Amid the Coronavirus scare, experts has it this has caused a spike in email scams and one of the worst in recent years. According to these security experts, Cyber-scammers are targeting people and industries which includes transportation companies, manufacturing industry, hospitality, healthcare and even the insurance industry.
It’s made known that these cyber-criminals would create phishing emails which are well written in English, Turkish, French, Italian and Japanese and get them sent over to with the hope of getting people to fall prey to this practices. The BBC has tracked five of these campaigns which are highlighted below.
1. They ask you to “Click here for a cure”
According to a research firm focusing on Cyber-security, Proofpoint discovered a strange email being sent to customers back in February, the content of the email definitely revealed some fishy intentions as the message purported to be from some unknown doctor who has the vaccine that is being used by the Chinese and UK governments but which they would not make public.
According to the Proofpoint, those that clicked on the attached document that accompanied the email were taken to a spoof webpage which was designed to collect tons of details. According to the research firm, over 200,000 emails are being sent at a time.
- Advertisement -
“We have seen 35-plus consecutive days of malicious coronavirus email campaigns, with many using fear to convince victims to click,” says Sherrod DeGrippo from the company’s threat research and detection team.
Proofpoint says three to four variations are launched each day.
“It’s obvious these campaigns are returning dividends for cyber-criminals,” says Ms DeGrippo.
So to stay clear off this track, the best advise is to not click in haste but to either long press the link (for Android/iOS) to reveal the Hyperlink or Hover on the link address if on a Desktop and if you notice the URL looks fishy, then just don’t bother, delete the message straight-up.
2. They call themselves the “Covid-19 tax refund”
Not a single attempt is being devised by this scammers to defraud people during this time of global health crisis. Researchers at another cyber-security firm, Mimecast also flagged another scam a few weeks ago. On the morning they detected it, they saw more than 200 examples in just a few hours.
This emails were designed to take people to a shady website designed to mimic that of the government through the “Access your funds now” button which will take people to a fake government webpage encouraging them to input all their financial and tax information.

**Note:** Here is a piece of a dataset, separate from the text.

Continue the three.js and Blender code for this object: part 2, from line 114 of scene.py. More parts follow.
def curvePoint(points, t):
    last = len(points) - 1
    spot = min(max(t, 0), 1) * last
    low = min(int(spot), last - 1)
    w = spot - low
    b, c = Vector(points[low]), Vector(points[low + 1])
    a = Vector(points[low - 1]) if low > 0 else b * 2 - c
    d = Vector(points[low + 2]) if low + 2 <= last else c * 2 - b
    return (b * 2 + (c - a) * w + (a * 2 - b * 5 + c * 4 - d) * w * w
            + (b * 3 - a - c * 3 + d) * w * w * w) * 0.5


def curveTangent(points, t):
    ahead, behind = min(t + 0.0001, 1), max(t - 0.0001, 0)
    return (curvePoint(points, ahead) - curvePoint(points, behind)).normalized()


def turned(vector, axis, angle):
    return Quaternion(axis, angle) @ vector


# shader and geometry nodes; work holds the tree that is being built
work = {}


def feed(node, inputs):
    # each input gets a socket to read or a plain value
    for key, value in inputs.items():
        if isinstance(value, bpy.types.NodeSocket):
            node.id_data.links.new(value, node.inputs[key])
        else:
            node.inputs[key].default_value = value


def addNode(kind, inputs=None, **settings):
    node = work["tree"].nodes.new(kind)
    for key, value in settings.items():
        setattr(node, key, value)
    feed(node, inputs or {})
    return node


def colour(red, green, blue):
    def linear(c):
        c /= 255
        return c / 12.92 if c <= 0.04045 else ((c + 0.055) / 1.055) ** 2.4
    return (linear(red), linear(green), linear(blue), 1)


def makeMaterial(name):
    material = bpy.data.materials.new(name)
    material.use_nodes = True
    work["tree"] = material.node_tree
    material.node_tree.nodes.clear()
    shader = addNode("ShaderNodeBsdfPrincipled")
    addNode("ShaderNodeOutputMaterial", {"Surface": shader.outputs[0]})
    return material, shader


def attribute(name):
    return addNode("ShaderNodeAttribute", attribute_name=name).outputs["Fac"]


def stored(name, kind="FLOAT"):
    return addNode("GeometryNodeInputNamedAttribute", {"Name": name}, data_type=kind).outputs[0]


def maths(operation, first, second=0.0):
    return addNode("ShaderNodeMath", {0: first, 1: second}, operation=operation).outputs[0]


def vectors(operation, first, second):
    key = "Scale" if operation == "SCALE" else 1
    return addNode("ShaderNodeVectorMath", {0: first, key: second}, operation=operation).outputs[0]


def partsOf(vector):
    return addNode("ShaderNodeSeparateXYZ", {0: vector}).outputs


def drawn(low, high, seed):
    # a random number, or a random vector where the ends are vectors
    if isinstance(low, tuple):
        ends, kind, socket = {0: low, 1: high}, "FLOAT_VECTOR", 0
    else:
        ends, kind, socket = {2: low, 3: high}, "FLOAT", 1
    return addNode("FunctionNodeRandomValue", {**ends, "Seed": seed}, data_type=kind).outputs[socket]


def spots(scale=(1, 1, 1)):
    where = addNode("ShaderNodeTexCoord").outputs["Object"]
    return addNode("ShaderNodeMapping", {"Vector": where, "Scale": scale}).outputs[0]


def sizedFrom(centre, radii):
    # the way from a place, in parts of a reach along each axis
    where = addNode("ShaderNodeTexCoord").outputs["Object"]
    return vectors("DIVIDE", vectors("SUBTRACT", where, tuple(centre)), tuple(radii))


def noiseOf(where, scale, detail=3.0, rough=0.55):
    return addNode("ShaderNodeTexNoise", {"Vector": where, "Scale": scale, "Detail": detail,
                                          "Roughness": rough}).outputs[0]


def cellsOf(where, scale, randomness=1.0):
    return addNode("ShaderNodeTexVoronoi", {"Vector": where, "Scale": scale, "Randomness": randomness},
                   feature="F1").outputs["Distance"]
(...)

“Do not respond to any electronic communication in relation to monies via email,” says Carl Wearn, head of e-crime at Mimecast. “And certainly do not click on any links in any related message. This is not how HMRC would advise you of a potential tax refund.”
So it’ll be really smart to be skeptical about emails asking you to reveal your personal information especially those information that requires high level of trust and so forth.

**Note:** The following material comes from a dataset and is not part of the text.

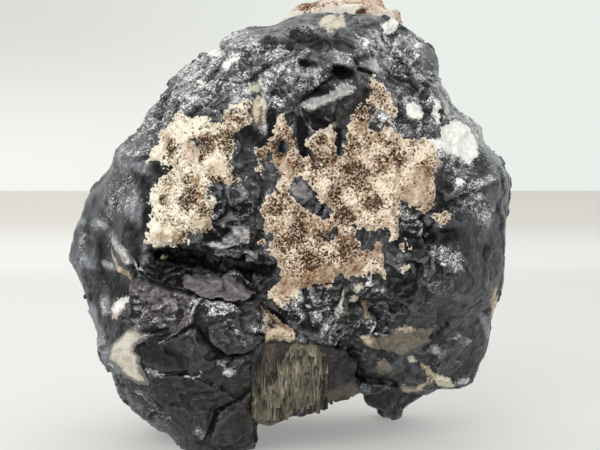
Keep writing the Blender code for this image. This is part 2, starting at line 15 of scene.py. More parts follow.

3. Pretending to be WHO “Little measure that saves”
The next are hackers who pretends to represent the World Health Organization (WHO) while they attach a document which details how recipients can prevent the spread of the disease.
“This little measure can save you,” they claim. According to Proofpoint, the attachment that accompanies this email doesn’t always have any useful advice but just infect your computer with malicious software called AgentTesla Keylogger.
This records every keystroke and sends it to the attackers, a tactic that allows them to monitor their victims’ every move online.
To stir clear of this, it’ll be better to visit the WHO’s official website yourself and be skeptical of reading email messages from people who claims to be WHO.
4. They also pretend to be CDC “The virus is now airborne”
They send the message with the headline COID-19 now airborne, increased community transmission.
This email is designed to look as though it’s from the Centres for Disease Control and Prevention (CDC) and even uses the organization’s legitimate email addresses but those behind this are using spoofing tools.
According to CoFense, a cyber-defence provider first detected the scam which it describes as being an attempt to weaponize fear and panic which is of course the case.
There is a link that accompanies the email and directs those that clicks on it to a fake Microsoft Login page and then encourages them to login with their email address and password after which they are then redirected to the actual CDC advice page which makes it seem 100% authentic.
The problem here is that the hackers already got the email address which can later be used for whatever they want. Cofense says the combination of a “rather good forgery” and a “high stress situation” make for a potent trap.
Which is why it’s really advisable to enable two-factor authentication so that you’ll need to enter a code texted or provided to you before anyone has access to your email account.
5. They just come direct as “Donate here to help the fight”
The above screenshot shows the example which is being used by these cyber-criminals according to Malware expert company, Kaspersky. According to this report, the hackers request for donation to help develop vaccine and request payments be made to them using the cryptocurrency Bitcoin.
If you think about it, that might be a truly shady way of requesting donation from people over a global health emergency but then they include a really convincing signature.
According to Kaspersky, more than 513 different files with the Coronavirus being the title has been discovered and they all contain malware.
“We expect the numbers to grow, of course, as the real virus continues to spread,” says David Emm, principal security researcher at the firm.
To stay safe, the best thing is to be mindful of the types of email you open especially those that are aggressively prompting you to take action because of the Coronavirus. It will also be a good idea to have your computer security well setup during this period.